Dynamics of circulating Extracellular vesicles (EVs) in tumor-bearing mice. (A) Tumor cells (CT2A) were injected intracerebrally on day 0. Mice were sacrificed after 3–12 days of tumor growth and plasma EV concentrations were determined by NTA (Kruskall–Wallis, Dunn’s). (B) Correlations between plasma EV concentration, peritumoral edema volume, and tumor volume, showing correlation coefficients and P-values (Pearson). (C) Representative magnetic resonance imaging (MRI) analysis of mice bearing CT2A tumors. Tumors identified on hematoxylin and eosin (H&E)-stained sections were highlighted and merged into the corresponding T2-weighted MRI images and apparent diffusion coefficient maps, as demonstrated on the fused images. Surrounding edema was outlined by merging the T2-weighted MRI images with the apparent diffusion coefficient maps. (D) Correlation matrix of blood parameters, showing no correlation with plasma EV concentration (Pearson). PDW, platelet distribution width; MPV, mean platelet volume; P-LCR, platelet large cell ratio; PCT, procalcitonin.

Figure 4.

Association between plasma EV levels and tumor presence in glioblastoma patients. (A) Rapid postoperative reduction of circulating Extracellular vesicles (EVs) down to healthy donor levels, measured by NTA (Kruskal–Wallis, Dunn’s). (B) EV concentration dynamics in individual patients within the first postoperative days 1–6 (n = 34, Friedman, Dunn’s). (C) Microscopic NTA image of plasma EVs in a glioblastoma patient before and after surgery (scale bars indicate 100 µm; D) EV concentration 4–6 days postoperatively in patients who received either subtotal tumor resection (STR) or gross total resection (GTR), (t-test). (E) Negative fold-change of postoperative EV concentrations in comparison to preoperative levels in individual patients (Mann–Whitney). (F–I) Decrease of tetraspanin-positive EV subpopulations 4–6 days after surgery, measured by IFCM (Wilcoxon).

Figure 5.

Longitudinal monitoring of patients by EV quantification and magnetic resonance imaging (MRI). (A) Elevated circulating EVs in patients with stable MRI (n = 7, meantime postoperation 7 months, range 3–12 months) vs. tumor relapse (n = 12, meantime postoperation 8 months, range 3–14 months), (Mann–Whitney). (B) EV concentration reflects tumor presence in individual patients (n = 11, Friedman, Dunn’s).
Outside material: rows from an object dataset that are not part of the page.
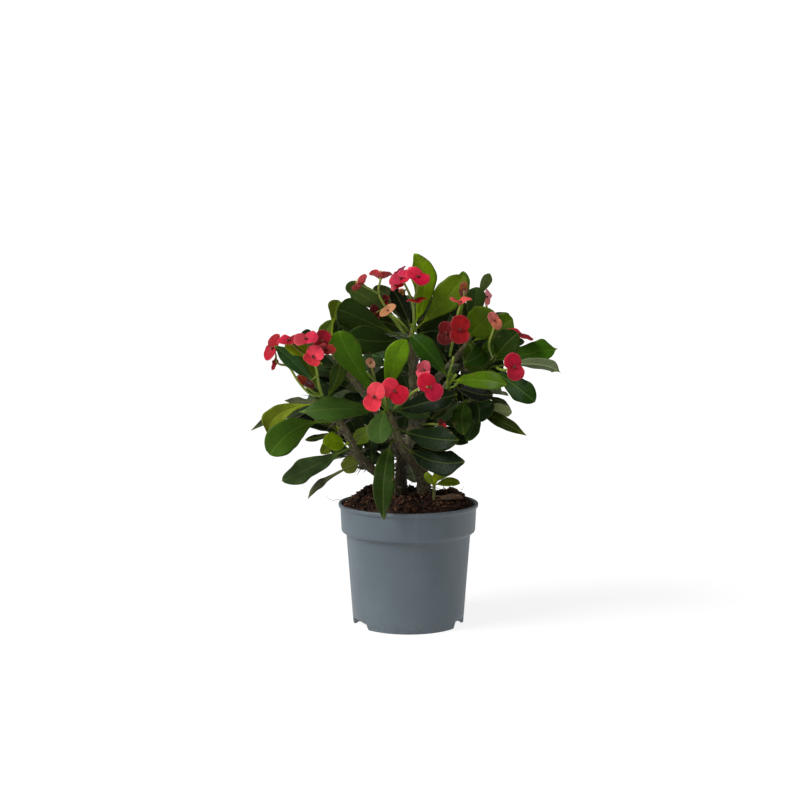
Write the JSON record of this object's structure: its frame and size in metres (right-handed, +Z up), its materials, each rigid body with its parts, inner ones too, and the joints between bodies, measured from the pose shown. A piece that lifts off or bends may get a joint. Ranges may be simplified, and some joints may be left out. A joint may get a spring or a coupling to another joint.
{
  "type": "potted euphorbia",
  "caption": "Bushy crown-of-thorns plant with woody stems, obovate leaves and paired red bracts, rooted in soil in a round tapered nursery pot with a collared rim.",
  "frame": {"origin": "on the pot's axis, on the surface it stands on, under the middle of the plant", "axes": "+Z up along the pot's axis, the side that faces the viewer is -Y, +X to the viewer's right"},
  "size_m": [0.2575, 0.1761, 0.3167],
  "materials": {
    "pot_plastic": "satin moulded blue-grey plastic",
    "potting_soil": "loose dark peat and bark",
    "bark": "rough light bark",
    "woody_stem": "grey-brown ridged bark",
    "green_leaf": "semi-matte leaf",
    "young_leaf": "semi-matte young leaf",
    "red_bracts": "velvety matte petal-like bract"
  },
  "bodies": {
    "root": {"bark_chip": "bark", "flowers_centre": "red_bracts", "flowers_centre_right": "red_bracts", "flowers_left": "red_bracts", "flowers_low_right_buds": "red_bracts", "flowers_rear_left": "red_bracts", "flowers_rear_right": "red_bracts", "flowers_right": "red_bracts", "flowers_right_back": "red_bracts", "flowers_right_upper": "red_bracts", "flowers_top_centre": "red_bracts", "flowers_top_left": "red_bracts", "leaf_centre_hanging": "green_leaf", "leaf_centre_lime": "young_leaf", "leaf_centre_right": "green_leaf", "leaf_crown_right": "green_leaf", "leaf_crown_tall": "green_leaf", "leaf_front_hanging": "green_leaf", "leaf_left_broad": "green_leaf", "leaf_left_drooping": "green_leaf", "leaf_left_long": "green_leaf", "leaf_left_old": "young_leaf", "leaf_left_olive": "young_leaf", "leaf_left_shoulder": "green_leaf", "leaf_left_under_bloom": "green_leaf", "leaf_left_wide": "green_leaf", "leaf_low_left_narrow": "green_leaf", "leaf_low_left_wavy": "green_leaf", "leaf_low_right": "green_leaf", "leaf_low_right_narrow": "green_leaf", "leaf_low_right_vertical": "green_leaf", "leaf_mid_right_lower": "green_leaf", "leaf_mid_right_upper": "green_leaf", "leaf_right_drooping": "green_leaf", "leaf_right_face": "green_leaf", "leaf_right_horizontal": "green_leaf", "leaf_right_lime": "young_leaf", "leaf_right_mid": "green_leaf", "leaf_right_underside": "green_leaf", "leaf_stem_left_hanging": "green_leaf", "leaf_stem_left_lit": "green_leaf", "pot": "pot_plastic", "shoot_crown": "green_leaf", "shoot_inner": "green_leaf", "shoot_left": "green_leaf", "shoot_left_low": "green_leaf", "shoot_rear_left": "green_leaf", "shoot_rear_low": "green_leaf", "shoot_rear_right": "green_leaf", "shoot_rear_top": "green_leaf", "shoot_right_front": "green_leaf", "shoot_right_low": "green_leaf", "shoot_right_top": "green_leaf", "shoot_upper_left": "young_leaf", "shoot_young": "young_leaf", "soil": "potting_soil", "stem_left": "woody_stem", "stem_main": "woody_stem", "stem_middle": "woody_stem"}
  },
  "joints": []
}
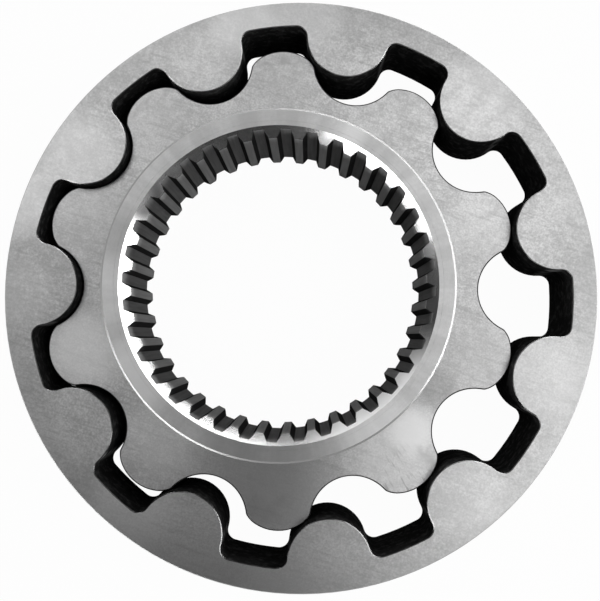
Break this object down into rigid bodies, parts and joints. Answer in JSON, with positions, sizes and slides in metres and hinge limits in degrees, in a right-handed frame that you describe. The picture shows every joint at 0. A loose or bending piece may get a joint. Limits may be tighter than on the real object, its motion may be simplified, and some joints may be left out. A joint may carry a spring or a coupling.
{
  "type": "oil pump rotor set",
  "caption": "Internal gear oil pump rotor set: a lobed inner rotor with a splined, hubbed bore turns off-centre in a lobed outer ring.",
  "frame": {"origin": "axis of the outer rotor, in the plane that both rotors lie on", "axes": "+Z out of the front faces, along both rotor axes; +X from the inner rotor's axis towards the outer rotor's axis"},
  "size_m": [0.088, 0.088, 0.0185],
  "materials": {
    "outer_rotor_steel": "ground faces, dull sintered lobe walls",
    "inner_rotor_steel": "ground faces, dull broached spline",
    "hub_steel": "finely turned"
  },
  "bodies": {
    "hub": {"hub_collar": "hub_steel"},
    "inner": {"inner_rotor": "inner_rotor_steel"},
    "outer": {"outer_rotor": "outer_rotor_steel"}
  },
  "joints": [
    {"name": "inner_spin", "type": "hinge", "parent": "hub", "child": "inner", "pos_m": [-0.00325, 0, 0], "axis": [0, 0, 1], "continuous": true},
    {"name": "outer_spin", "type": "hinge", "parent": "hub", "child": "outer", "pos_m": [0, 0, 0], "axis": [0, 0, 1], "continuous": true}
  ],
  "couplings": [
    {"joint": "outer_spin", "follows": "inner_spin", "ratio": 0.90909}
  ]
}
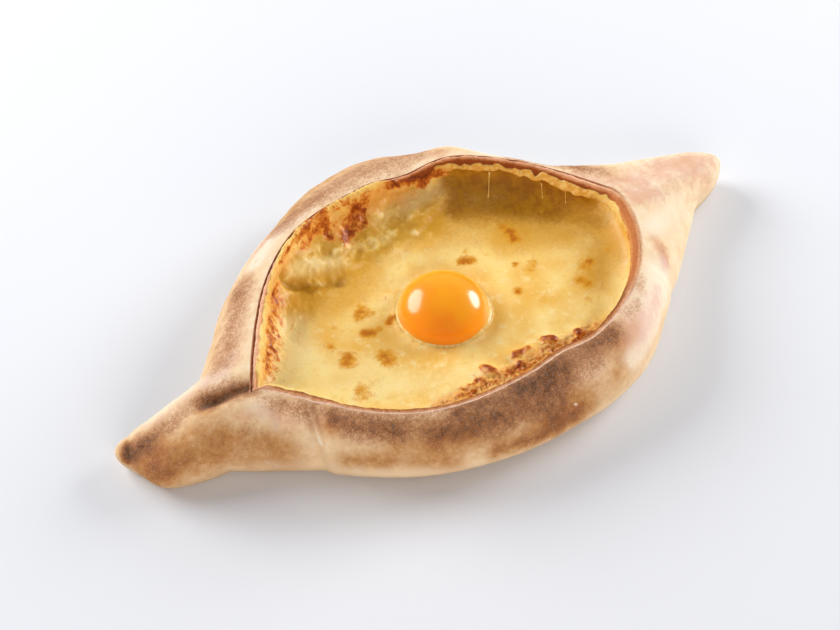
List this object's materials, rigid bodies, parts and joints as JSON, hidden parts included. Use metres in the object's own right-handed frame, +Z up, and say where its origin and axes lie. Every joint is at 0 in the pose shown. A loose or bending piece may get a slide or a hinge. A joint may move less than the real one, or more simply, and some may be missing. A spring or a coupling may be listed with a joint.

C) Representative MRI and NTA images from a single patient during stable disease (top) and at tumor recurrence (bottom; scale bars indicate 100 µm; D–G) Dynamics of tetraspanin positive EV subpopulations measured by IFCM (Friedman, Dunn’s). (H) Re-increase in plasma EVs preceding detection of tumor recurrence by MRI in an individual patient. Total EVs in IFCM analysis are defined as expressing at least one tetraspanin marker. White arrows on MRI images mark the tumor.